Making the Evening Traffic Report
After spending the summer in the sun-scorched desert of Phoenix on an internship, I anxiously awaited the moment when I would be able to return to the cool late summer of Idaho. After making the long drive to my hometown of Boise and spending some time with family, I was excited to drive back to Elevati’s offices in Rexburg and start my new job.
After some days of much needed relaxation, I packed up my Jeep and began the drive out of Boise. I made it about a block and half before my Jeep stalled, lost all power, and refused to start up. This was an unpleasant experience, but I’m glad it happened near my home where I was able to call a tow truck and get the Jeep to the dealership. After a day in the shop, my Jeep was good to go! I drove it back home, no issues whatsoever. I repacked the Jeep and hit the road. While about 2 miles outside of town traveling at 85 miles per hour, my Jeep lost all power, and I coasted to a stop on the side of the freeway. Luckily, I did not get smashed by a speeding 18-wheeler. I called the dealership, a tow truck came, and I was headed back to Boise. Believe it or not, this was an unpleasant experience. Nobody ever wants to be that guy stranded on the side of the freeway. Well, I was that guy.
Two days had passed, and I was sure that they had fixed the issue with the car. I drove it home from the dealership, packed everything I own into the Jeep again and nervously began the drive out of the city. I was leaving town at 4:00 pm, right at the onset of rush hour. Traffic was heavy, but I was happy that my Jeep was now running properly. As I made my way through the suburbs and approached my on-ramp to the freeway, my music was playing, my Pepsi was in hand, and I was happy. I stopped momentarily for a red light, and then began turning onto the on-ramp. Then, the unthinkable happened: my Jeep stalled immediately and refused to restart. Here I was, at rush hour, blocking one of the major freeway on-ramps in Boise. As other cars tried to make their way around me, my window was down and I heard an unpleasant array of vocabulary that shouldn’t be repeated on a business blog. Many people were fond of sharing a certain finger with me. As you can imagine, panic set in quickly. I was the guy on the road that I would normally be yelling at. I called the dealership and they were on their way with a truck to tow me out of the way. Unfortunately, they wouldn’t arrive for another 30 minutes. I called the police, and they wouldn’t be there for another 15 minutes. As I sat in my car listening to the evening traffic report, I was thrilled to learn that I had made the report! Nothing can be more humbling than hearing you are causing a two mile backup and creating a mess on the evening commute in a metro area of nearly three quarters of a million people. Needless to say, I was not having an enjoyable moment.
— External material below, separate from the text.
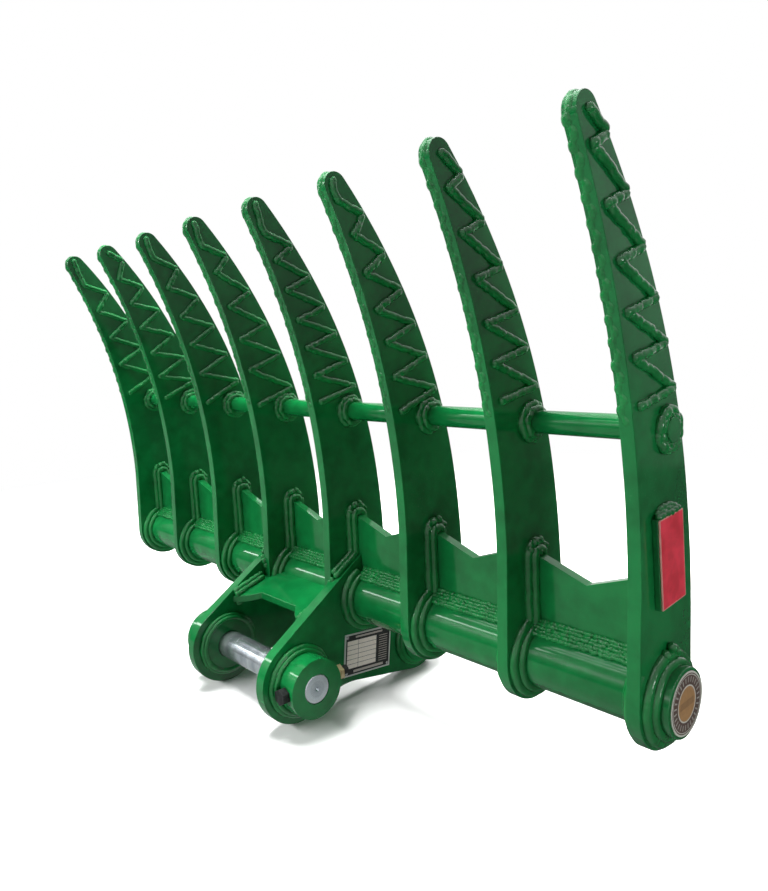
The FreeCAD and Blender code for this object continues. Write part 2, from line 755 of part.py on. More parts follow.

Then, something beautiful happened, I stopped worrying! I realized that there was absolutely nothing I could do in the situation. I had done what I needed to do and made the calls that I needed to make. Stressing over the situation would not help me in the slightest. I still had my Pepsi and my music, I might as well enjoy the moment. I mean, how many other times in my life will I be blocking traffic to a freeway and be on the evening traffic report?
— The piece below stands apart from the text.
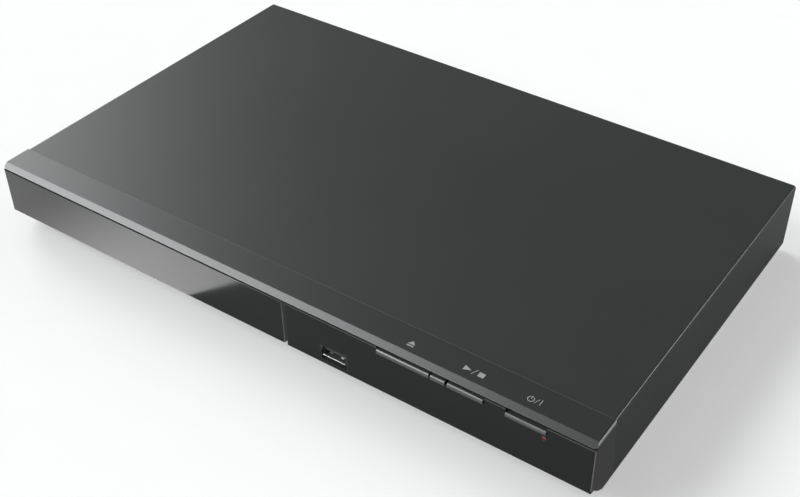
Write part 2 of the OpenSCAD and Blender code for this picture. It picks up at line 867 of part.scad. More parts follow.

In business, we need to understand that some things will be beyond our control. We need to humbly accept this fact. We need to focus on what we can control and when difficulties arise, change what we can change, help where we can help, and don’t unnecessarily stress over the rest. Worrying unnecessarily will only create tension in the workplace and make your work experience far less productive. The most productive workplaces that I’ve been in have been where camaraderie is strong and morale is high. Nothing can destroy productivity and morale more than tension. Be the positive influence that your coworkers and superiors need. Be the calming presence in your office. You will develop a reputation of someone who people want to work with and someone people want to hire.